Copy each line holding the string "body".

--- begin ---

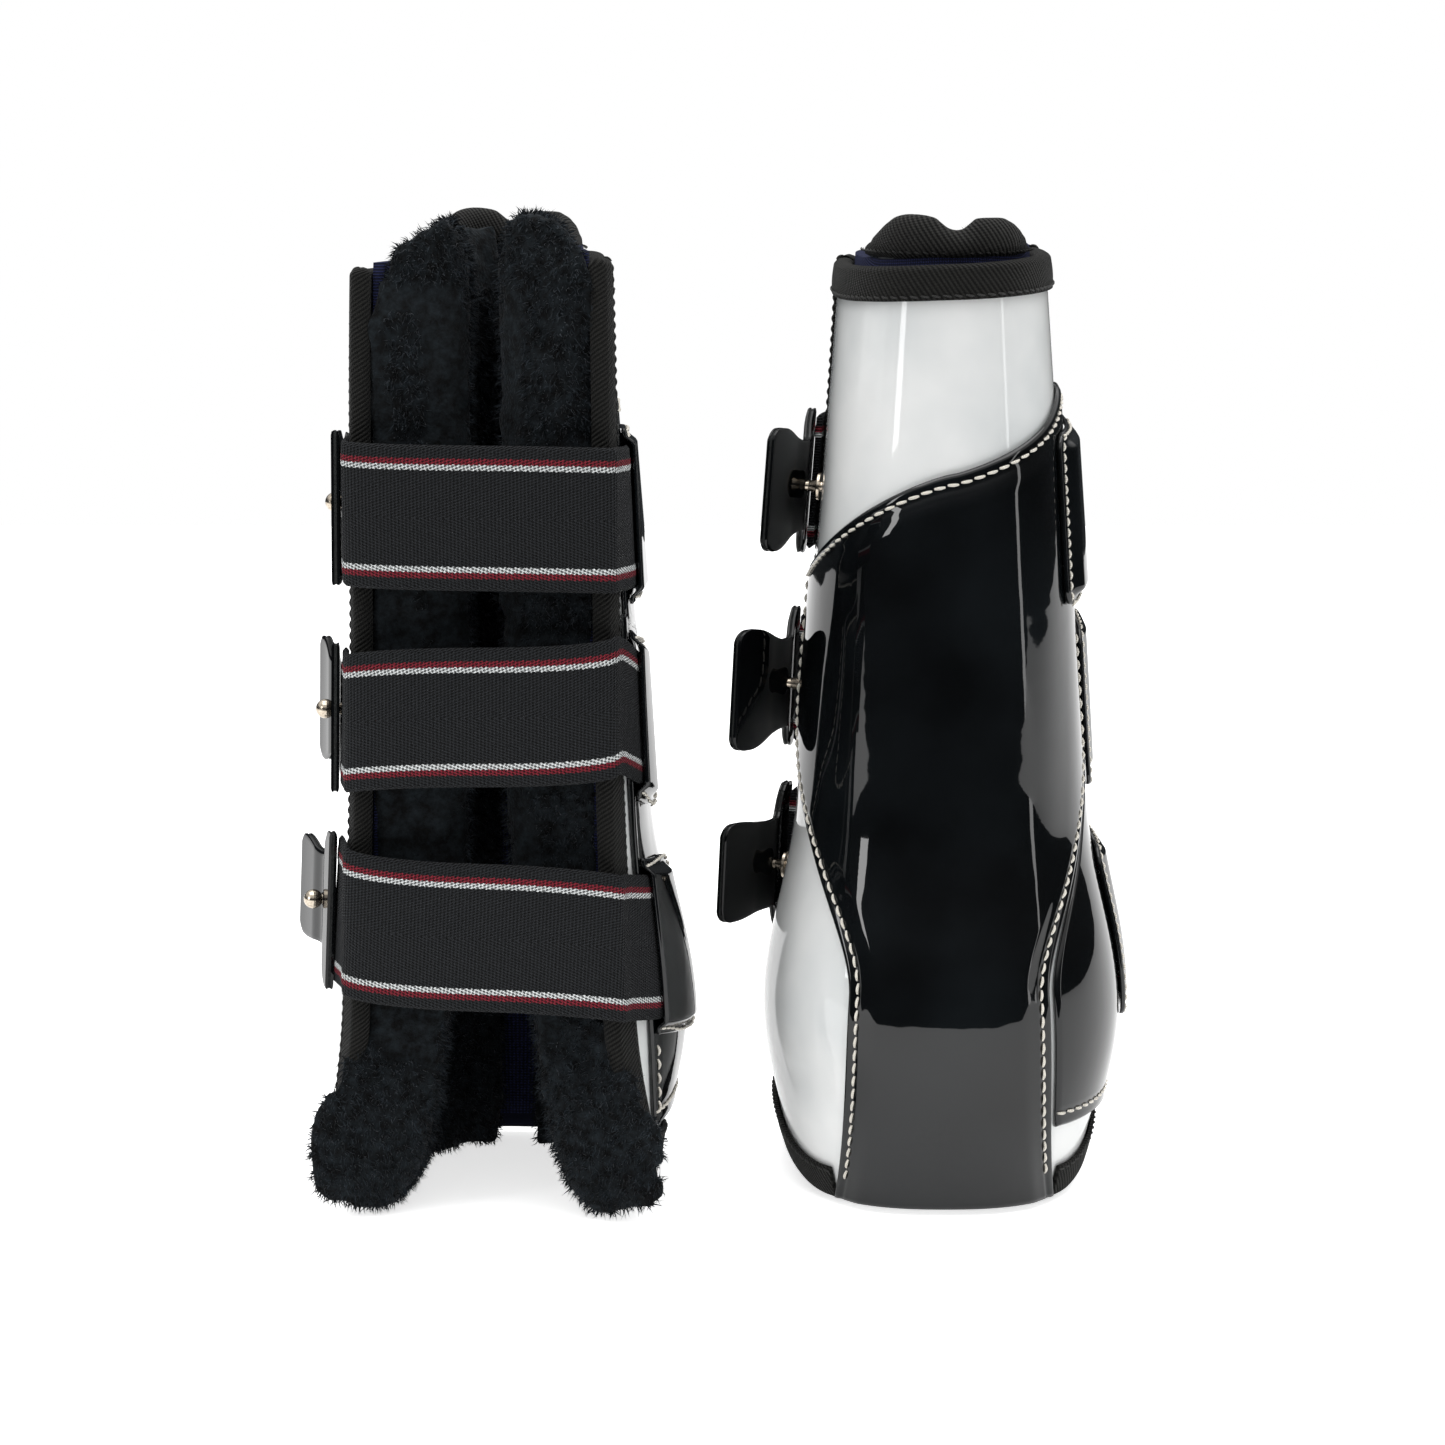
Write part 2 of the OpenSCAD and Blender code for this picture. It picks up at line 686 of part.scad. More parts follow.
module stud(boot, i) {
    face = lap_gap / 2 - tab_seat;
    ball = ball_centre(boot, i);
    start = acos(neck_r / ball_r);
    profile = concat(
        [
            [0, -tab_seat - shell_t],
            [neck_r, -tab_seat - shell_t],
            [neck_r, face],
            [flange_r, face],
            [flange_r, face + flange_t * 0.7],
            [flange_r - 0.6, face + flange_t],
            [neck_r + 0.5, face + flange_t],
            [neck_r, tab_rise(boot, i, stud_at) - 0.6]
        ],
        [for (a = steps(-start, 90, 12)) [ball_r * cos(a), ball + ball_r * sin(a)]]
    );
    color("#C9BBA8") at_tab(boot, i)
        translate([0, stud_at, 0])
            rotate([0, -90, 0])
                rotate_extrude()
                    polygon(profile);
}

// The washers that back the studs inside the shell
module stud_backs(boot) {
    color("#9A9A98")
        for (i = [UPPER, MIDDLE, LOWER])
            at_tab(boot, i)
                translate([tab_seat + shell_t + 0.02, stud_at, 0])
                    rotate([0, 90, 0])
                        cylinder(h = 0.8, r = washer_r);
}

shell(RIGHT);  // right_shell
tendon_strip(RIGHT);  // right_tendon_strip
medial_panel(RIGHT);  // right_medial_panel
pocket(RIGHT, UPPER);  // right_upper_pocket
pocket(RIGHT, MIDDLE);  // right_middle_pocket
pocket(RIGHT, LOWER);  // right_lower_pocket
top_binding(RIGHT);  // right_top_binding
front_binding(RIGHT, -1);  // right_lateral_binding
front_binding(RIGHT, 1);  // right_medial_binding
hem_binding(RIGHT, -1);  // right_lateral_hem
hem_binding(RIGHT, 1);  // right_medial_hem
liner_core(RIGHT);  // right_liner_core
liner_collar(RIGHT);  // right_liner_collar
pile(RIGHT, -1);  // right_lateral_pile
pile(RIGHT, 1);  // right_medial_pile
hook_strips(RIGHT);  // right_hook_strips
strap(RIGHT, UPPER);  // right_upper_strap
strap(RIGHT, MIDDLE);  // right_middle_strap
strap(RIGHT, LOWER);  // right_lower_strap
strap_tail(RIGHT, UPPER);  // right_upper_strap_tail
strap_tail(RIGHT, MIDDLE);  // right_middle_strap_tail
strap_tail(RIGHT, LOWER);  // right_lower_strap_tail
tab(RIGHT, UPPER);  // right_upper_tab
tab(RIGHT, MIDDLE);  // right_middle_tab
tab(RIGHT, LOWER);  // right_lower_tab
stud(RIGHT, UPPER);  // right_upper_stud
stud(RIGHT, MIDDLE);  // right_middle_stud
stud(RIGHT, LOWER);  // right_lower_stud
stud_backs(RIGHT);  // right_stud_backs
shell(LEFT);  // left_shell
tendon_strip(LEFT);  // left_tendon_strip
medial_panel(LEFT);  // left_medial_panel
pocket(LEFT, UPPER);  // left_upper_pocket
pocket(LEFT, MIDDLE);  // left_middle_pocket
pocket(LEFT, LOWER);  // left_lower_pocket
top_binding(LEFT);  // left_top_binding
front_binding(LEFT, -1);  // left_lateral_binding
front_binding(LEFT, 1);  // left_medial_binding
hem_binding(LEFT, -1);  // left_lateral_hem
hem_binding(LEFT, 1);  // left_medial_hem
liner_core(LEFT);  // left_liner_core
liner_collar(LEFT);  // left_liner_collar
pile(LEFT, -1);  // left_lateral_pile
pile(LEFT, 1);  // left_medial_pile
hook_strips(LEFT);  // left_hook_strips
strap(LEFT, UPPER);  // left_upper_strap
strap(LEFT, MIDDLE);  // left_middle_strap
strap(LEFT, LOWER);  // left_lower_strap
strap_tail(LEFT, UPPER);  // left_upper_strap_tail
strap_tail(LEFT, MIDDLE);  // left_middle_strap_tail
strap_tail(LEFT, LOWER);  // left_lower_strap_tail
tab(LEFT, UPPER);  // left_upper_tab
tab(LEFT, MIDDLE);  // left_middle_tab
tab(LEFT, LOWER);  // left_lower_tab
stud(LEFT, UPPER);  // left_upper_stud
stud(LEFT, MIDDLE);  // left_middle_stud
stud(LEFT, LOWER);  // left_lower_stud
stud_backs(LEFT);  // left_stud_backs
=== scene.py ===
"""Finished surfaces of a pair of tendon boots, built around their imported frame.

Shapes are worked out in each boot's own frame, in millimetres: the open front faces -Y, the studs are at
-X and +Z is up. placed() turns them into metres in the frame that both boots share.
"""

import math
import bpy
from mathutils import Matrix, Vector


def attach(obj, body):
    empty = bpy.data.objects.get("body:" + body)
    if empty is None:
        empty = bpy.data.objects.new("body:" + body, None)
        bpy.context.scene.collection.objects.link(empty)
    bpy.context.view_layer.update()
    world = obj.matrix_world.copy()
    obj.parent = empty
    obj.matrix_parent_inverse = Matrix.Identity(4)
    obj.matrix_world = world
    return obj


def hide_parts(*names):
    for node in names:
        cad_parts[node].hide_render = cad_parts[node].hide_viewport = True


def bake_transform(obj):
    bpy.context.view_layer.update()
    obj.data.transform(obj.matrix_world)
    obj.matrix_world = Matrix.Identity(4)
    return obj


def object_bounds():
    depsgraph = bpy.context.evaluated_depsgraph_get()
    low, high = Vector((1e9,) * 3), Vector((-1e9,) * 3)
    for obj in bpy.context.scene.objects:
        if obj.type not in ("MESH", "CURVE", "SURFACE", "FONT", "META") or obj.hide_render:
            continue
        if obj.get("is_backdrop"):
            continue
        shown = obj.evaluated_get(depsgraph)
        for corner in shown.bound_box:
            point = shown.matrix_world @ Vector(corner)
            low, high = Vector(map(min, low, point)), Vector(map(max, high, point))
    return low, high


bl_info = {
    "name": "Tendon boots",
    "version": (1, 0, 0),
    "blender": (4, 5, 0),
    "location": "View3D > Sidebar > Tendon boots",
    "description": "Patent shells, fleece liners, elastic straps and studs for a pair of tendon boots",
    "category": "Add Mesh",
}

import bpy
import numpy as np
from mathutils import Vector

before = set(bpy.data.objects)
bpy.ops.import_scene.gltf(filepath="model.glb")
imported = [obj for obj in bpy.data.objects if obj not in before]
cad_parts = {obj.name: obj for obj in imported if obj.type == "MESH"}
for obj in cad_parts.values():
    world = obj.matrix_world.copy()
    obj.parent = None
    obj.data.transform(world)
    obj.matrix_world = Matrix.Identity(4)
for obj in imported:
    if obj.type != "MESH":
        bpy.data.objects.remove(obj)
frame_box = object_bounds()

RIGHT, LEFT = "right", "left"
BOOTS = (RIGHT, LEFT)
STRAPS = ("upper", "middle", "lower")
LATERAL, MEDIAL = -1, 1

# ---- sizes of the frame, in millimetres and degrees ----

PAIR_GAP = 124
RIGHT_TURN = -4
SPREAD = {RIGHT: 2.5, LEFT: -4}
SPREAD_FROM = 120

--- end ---

▶ _THE SOLUTION_
def attach(obj, body):
    empty = bpy.data.objects.get("body:" + body)
        empty = bpy.data.objects.new("body:" + body, None)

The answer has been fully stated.